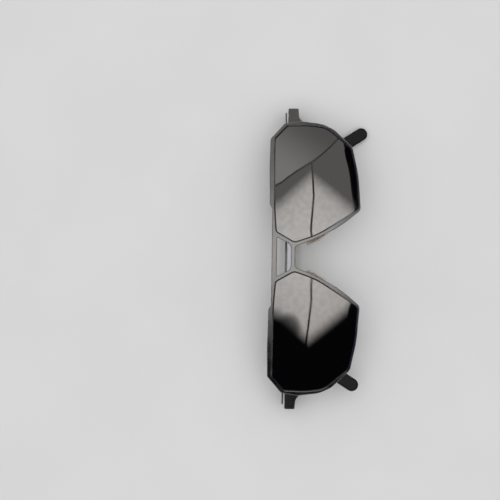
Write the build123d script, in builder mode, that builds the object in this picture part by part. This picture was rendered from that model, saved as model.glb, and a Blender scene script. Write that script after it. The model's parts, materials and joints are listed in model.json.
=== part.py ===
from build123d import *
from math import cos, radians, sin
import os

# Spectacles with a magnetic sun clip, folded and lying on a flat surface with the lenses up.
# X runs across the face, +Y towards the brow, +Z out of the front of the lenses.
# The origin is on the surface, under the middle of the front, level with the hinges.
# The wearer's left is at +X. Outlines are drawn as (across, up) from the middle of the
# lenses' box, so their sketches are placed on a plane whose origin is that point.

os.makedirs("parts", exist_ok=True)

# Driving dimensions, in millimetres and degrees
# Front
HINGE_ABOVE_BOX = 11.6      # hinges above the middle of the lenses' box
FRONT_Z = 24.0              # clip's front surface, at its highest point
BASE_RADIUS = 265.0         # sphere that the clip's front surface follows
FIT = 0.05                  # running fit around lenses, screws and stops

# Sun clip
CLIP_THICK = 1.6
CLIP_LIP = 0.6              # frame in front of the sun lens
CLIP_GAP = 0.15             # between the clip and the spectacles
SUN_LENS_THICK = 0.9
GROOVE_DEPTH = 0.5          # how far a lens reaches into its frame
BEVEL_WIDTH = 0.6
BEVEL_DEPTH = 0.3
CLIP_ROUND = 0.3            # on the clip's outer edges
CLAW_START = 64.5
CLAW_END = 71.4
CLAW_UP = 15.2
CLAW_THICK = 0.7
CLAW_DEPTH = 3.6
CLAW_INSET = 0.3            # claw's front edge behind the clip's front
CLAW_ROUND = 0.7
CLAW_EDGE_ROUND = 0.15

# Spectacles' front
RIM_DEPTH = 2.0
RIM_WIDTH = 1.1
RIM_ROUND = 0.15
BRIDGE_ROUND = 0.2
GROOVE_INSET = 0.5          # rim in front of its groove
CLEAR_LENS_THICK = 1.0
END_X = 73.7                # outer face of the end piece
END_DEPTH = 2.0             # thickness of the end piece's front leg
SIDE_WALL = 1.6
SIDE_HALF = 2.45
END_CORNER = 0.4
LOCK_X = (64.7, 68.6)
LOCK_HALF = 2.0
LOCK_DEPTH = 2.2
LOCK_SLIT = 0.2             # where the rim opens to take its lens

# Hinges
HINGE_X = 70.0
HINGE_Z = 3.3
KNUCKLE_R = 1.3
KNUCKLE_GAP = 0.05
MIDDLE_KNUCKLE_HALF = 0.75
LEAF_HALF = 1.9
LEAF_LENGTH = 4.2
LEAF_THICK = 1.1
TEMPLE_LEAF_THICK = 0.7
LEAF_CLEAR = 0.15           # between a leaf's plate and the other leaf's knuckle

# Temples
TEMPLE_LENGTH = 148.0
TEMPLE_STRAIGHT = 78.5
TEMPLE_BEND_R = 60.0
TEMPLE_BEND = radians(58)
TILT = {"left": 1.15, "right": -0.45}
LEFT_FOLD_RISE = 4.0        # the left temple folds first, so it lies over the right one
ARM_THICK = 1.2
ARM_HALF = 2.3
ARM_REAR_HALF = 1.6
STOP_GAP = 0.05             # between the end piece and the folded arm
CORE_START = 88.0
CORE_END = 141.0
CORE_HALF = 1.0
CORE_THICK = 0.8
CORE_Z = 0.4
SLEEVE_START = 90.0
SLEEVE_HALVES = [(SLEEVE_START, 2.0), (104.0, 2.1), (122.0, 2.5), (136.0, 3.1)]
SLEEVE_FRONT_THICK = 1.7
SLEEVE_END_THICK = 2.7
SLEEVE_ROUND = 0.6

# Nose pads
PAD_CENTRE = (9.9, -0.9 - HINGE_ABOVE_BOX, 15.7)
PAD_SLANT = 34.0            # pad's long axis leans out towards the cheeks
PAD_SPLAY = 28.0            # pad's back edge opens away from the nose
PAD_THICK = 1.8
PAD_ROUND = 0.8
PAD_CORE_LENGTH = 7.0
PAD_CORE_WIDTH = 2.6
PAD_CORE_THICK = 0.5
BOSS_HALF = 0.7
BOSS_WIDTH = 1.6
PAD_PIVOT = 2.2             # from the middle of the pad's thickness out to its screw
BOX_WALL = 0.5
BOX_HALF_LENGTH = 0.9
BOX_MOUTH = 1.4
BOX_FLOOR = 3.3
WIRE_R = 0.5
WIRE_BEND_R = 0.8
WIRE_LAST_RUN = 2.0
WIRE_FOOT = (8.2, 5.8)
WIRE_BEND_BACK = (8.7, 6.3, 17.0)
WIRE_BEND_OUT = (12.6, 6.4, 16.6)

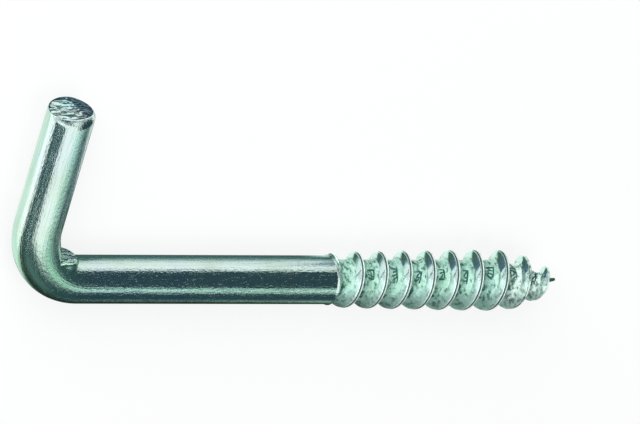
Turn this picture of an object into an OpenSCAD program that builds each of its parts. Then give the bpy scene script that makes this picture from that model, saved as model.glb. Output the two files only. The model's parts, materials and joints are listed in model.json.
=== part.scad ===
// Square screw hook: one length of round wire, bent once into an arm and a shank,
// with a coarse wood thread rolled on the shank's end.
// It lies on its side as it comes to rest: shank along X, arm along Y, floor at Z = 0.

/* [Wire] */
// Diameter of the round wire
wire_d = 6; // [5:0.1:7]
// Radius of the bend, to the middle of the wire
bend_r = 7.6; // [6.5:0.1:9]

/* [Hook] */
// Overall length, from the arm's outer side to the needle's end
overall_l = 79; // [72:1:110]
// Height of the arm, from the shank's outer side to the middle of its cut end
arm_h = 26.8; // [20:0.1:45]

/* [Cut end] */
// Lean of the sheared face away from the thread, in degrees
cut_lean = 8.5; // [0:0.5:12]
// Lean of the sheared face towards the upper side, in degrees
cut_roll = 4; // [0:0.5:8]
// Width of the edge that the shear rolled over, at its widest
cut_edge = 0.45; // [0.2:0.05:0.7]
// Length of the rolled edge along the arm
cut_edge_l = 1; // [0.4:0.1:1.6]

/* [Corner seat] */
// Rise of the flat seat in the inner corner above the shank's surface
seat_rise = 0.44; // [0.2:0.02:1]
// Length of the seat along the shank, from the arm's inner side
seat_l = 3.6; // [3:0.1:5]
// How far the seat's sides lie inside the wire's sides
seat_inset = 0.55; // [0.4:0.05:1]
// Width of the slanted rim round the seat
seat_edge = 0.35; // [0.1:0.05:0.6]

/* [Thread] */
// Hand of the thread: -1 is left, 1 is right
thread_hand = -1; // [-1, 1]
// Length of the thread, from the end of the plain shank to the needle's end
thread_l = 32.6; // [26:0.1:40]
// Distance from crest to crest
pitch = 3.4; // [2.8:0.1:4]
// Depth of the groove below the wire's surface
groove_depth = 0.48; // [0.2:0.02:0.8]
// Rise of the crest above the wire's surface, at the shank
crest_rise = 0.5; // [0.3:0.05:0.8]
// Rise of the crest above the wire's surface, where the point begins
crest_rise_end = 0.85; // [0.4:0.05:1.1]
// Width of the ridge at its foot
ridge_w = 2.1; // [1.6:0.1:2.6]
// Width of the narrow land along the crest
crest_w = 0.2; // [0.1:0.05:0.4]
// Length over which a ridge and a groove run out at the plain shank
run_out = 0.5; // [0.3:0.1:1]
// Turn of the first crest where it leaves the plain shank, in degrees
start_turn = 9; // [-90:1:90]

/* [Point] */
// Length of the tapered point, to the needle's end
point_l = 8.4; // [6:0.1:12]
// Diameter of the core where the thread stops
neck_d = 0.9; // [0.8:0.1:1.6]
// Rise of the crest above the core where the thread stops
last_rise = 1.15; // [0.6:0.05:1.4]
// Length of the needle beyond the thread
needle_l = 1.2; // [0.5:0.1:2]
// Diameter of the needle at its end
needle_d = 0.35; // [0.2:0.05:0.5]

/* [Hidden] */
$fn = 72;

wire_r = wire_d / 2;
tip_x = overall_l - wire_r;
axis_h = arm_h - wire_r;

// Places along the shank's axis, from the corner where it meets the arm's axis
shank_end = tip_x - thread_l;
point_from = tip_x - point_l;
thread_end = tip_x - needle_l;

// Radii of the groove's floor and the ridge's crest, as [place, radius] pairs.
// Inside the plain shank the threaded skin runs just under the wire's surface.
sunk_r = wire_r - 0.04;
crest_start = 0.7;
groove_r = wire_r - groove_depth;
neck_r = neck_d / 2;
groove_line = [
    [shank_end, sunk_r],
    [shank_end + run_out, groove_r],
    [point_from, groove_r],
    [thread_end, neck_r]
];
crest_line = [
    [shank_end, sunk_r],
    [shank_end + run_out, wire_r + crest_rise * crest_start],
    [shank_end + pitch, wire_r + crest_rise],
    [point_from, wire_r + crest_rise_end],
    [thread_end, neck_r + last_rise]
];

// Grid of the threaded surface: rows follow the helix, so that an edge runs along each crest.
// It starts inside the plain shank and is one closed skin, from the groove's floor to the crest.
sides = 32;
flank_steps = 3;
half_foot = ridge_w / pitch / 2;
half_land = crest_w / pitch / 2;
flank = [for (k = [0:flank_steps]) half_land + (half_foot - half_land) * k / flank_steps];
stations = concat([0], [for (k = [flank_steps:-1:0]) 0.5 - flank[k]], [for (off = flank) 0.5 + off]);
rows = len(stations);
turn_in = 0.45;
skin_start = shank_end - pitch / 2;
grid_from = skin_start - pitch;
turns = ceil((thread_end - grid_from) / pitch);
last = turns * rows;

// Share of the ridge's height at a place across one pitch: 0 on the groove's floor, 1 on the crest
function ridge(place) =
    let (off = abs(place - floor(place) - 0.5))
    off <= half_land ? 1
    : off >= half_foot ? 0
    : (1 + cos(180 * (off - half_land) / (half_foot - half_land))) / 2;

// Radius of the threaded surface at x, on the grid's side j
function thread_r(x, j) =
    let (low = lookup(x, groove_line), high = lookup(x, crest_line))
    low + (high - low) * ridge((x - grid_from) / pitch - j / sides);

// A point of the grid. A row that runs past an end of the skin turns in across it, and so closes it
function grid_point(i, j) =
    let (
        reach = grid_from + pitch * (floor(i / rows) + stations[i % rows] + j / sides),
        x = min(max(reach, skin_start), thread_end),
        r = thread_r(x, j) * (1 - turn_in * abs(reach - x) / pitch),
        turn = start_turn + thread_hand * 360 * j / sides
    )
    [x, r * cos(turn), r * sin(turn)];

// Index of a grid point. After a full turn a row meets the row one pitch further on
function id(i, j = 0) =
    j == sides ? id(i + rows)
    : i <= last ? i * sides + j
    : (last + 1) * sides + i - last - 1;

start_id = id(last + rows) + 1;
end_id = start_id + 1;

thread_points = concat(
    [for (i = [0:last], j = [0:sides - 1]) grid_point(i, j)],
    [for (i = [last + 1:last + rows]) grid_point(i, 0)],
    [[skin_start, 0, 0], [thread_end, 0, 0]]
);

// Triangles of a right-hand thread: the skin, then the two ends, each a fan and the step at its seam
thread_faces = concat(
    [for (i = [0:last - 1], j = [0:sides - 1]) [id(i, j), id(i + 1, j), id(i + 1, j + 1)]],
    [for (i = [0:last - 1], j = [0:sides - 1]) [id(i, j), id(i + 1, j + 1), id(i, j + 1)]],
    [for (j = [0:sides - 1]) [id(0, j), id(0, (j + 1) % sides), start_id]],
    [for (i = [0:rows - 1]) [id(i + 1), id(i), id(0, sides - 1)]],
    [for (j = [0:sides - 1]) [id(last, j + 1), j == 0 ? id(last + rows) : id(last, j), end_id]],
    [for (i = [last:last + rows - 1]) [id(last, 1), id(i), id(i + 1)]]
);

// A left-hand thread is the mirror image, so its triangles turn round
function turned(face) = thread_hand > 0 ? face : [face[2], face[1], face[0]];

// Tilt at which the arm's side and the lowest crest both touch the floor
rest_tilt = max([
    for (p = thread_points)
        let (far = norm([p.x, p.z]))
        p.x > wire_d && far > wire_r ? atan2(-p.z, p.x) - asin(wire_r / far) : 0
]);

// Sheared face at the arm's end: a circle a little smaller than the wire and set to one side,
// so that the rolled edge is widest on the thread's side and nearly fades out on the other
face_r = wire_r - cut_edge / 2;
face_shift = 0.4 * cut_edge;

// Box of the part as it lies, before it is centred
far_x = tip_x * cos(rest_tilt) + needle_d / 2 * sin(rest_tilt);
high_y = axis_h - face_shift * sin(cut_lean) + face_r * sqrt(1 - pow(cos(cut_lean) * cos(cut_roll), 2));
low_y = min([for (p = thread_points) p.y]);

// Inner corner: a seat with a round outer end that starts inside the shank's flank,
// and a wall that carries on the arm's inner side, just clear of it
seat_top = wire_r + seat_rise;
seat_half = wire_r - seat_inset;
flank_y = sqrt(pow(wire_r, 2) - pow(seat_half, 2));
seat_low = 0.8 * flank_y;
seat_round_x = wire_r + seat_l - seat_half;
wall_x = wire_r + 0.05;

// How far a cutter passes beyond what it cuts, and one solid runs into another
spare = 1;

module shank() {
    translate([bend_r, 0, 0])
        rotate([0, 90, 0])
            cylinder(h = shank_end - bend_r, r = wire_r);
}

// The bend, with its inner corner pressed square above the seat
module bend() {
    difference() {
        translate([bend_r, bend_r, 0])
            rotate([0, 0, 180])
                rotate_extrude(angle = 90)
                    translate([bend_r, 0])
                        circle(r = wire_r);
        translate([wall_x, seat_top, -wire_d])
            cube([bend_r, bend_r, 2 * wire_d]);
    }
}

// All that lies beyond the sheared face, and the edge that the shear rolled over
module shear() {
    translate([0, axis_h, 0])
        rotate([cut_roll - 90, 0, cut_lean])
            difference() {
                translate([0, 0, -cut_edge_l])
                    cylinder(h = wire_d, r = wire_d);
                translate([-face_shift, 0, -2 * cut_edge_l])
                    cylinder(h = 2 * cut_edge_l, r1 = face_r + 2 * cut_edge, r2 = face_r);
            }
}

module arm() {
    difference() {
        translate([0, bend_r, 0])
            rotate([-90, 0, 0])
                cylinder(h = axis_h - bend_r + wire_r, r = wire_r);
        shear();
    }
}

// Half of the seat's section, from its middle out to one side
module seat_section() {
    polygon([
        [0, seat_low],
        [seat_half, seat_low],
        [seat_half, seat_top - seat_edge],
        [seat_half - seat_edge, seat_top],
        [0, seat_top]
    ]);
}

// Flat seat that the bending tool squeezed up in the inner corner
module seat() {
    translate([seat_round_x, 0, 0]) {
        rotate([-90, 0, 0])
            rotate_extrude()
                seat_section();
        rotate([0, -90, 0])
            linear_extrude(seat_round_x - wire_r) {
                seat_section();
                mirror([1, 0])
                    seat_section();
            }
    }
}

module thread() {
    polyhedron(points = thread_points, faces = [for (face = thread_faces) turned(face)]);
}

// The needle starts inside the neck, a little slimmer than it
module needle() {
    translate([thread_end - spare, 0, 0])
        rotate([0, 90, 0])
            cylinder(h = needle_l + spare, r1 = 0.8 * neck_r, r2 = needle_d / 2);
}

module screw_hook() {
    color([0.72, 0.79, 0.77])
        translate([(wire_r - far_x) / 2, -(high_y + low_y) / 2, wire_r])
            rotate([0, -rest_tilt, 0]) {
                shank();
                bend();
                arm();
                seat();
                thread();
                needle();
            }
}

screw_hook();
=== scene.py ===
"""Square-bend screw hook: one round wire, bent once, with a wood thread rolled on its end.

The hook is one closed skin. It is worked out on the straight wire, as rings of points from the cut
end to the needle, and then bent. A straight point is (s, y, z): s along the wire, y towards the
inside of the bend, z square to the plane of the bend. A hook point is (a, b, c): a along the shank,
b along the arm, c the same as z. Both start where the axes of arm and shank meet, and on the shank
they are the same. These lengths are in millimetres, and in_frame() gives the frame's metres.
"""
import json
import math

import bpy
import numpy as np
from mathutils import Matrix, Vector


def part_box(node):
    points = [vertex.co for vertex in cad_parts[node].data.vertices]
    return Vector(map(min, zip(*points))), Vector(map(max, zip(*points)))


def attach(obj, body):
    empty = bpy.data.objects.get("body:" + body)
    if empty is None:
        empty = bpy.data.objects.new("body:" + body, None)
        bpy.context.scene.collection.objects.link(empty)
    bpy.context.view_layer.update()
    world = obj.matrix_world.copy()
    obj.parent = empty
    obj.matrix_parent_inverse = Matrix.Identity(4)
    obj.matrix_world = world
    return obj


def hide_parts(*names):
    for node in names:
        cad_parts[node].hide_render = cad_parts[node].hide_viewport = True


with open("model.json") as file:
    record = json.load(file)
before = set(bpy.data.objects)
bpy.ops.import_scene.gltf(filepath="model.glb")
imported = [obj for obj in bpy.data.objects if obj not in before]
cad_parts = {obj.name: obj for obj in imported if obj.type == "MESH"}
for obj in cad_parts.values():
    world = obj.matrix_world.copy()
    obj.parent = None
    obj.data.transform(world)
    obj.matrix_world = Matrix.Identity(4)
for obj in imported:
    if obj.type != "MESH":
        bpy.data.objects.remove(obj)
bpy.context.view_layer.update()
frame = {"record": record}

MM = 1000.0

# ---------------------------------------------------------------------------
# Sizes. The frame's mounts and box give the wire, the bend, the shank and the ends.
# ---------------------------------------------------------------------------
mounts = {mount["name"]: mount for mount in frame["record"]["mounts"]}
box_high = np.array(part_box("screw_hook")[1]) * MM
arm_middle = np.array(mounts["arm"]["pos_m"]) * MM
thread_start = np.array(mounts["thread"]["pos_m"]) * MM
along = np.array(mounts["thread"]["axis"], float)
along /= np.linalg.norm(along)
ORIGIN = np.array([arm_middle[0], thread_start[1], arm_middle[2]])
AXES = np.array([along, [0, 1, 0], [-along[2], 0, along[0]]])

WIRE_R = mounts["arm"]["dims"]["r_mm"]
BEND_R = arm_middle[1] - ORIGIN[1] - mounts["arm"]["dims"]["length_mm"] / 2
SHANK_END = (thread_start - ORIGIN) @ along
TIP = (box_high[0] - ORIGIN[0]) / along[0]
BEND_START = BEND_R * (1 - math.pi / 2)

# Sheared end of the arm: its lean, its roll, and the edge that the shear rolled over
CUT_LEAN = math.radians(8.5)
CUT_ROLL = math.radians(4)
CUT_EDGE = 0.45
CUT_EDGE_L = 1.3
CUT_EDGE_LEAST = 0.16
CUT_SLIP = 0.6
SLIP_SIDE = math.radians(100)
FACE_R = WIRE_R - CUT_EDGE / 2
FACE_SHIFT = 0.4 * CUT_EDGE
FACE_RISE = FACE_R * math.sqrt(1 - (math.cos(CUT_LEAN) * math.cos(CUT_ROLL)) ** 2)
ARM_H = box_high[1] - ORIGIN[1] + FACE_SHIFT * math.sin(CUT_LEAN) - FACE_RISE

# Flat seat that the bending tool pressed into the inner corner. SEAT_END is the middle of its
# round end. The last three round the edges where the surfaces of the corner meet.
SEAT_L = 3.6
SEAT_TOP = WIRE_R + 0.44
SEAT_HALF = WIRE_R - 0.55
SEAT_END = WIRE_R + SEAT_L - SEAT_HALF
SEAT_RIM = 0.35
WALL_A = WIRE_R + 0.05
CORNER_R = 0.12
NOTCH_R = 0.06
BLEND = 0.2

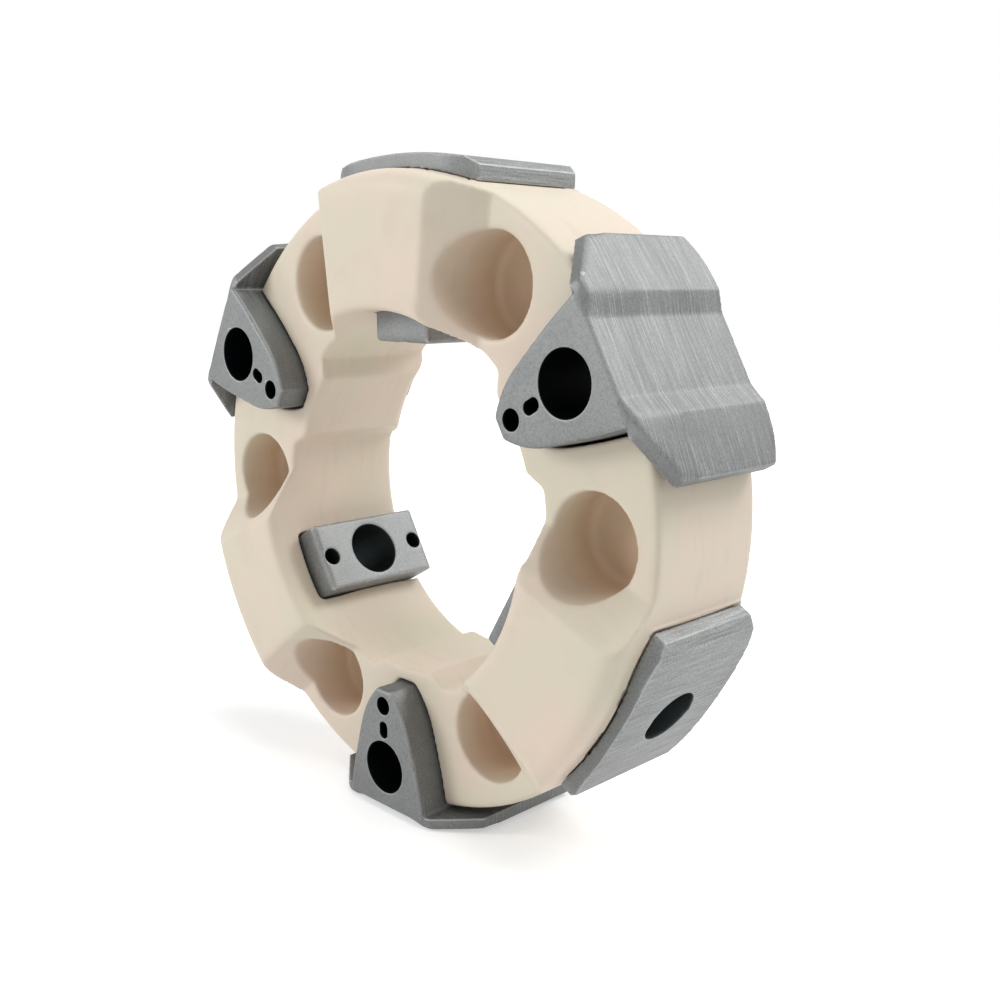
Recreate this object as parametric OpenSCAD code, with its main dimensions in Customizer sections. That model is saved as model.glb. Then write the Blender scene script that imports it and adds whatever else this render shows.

------------------------------

Work instructions ▸
Everything from the first line of the records above to the line containing "LOCK_SLIT = 0.2", inclusive, should be repeated exactly; leave out the rest.

Written answer ▸
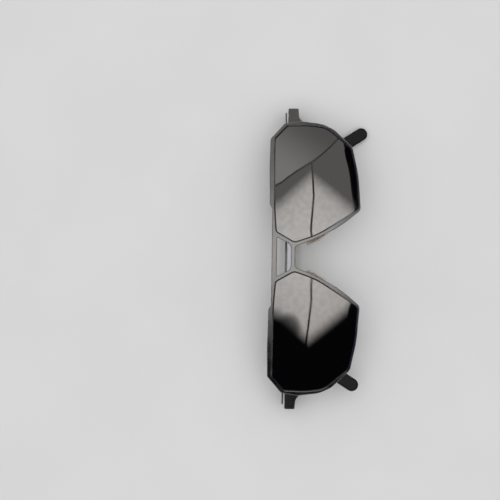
Write the build123d script, in builder mode, that builds the object in this picture part by part. This picture was rendered from that model, saved as model.glb, and a Blender scene script. Write that script after it. The model's parts, materials and joints are listed in model.json.
=== part.py ===
from build123d import *
from math import cos, radians, sin
import os

# Spectacles with a magnetic sun clip, folded and lying on a flat surface with the lenses up.
# X runs across the face, +Y towards the brow, +Z out of the front of the lenses.
# The origin is on the surface, under the middle of the front, level with the hinges.
# The wearer's left is at +X. Outlines are drawn as (across, up) from the middle of the
# lenses' box, so their sketches are placed on a plane whose origin is that point.

os.makedirs("parts", exist_ok=True)

# Driving dimensions, in millimetres and degrees
# Front
HINGE_ABOVE_BOX = 11.6      # hinges above the middle of the lenses' box
FRONT_Z = 24.0              # clip's front surface, at its highest point
BASE_RADIUS = 265.0         # sphere that the clip's front surface follows
FIT = 0.05                  # running fit around lenses, screws and stops

# Sun clip
CLIP_THICK = 1.6
CLIP_LIP = 0.6              # frame in front of the sun lens
CLIP_GAP = 0.15             # between the clip and the spectacles
SUN_LENS_THICK = 0.9
GROOVE_DEPTH = 0.5          # how far a lens reaches into its frame
BEVEL_WIDTH = 0.6
BEVEL_DEPTH = 0.3
CLIP_ROUND = 0.3            # on the clip's outer edges
CLAW_START = 64.5
CLAW_END = 71.4
CLAW_UP = 15.2
CLAW_THICK = 0.7
CLAW_DEPTH = 3.6
CLAW_INSET = 0.3            # claw's front edge behind the clip's front
CLAW_ROUND = 0.7
CLAW_EDGE_ROUND = 0.15

# Spectacles' front
RIM_DEPTH = 2.0
RIM_WIDTH = 1.1
RIM_ROUND = 0.15
BRIDGE_ROUND = 0.2
GROOVE_INSET = 0.5          # rim in front of its groove
CLEAR_LENS_THICK = 1.0
END_X = 73.7                # outer face of the end piece
END_DEPTH = 2.0             # thickness of the end piece's front leg
SIDE_WALL = 1.6
SIDE_HALF = 2.45
END_CORNER = 0.4
LOCK_X = (64.7, 68.6)
LOCK_HALF = 2.0
LOCK_DEPTH = 2.2
LOCK_SLIT = 0.2             # where the rim opens to take its lens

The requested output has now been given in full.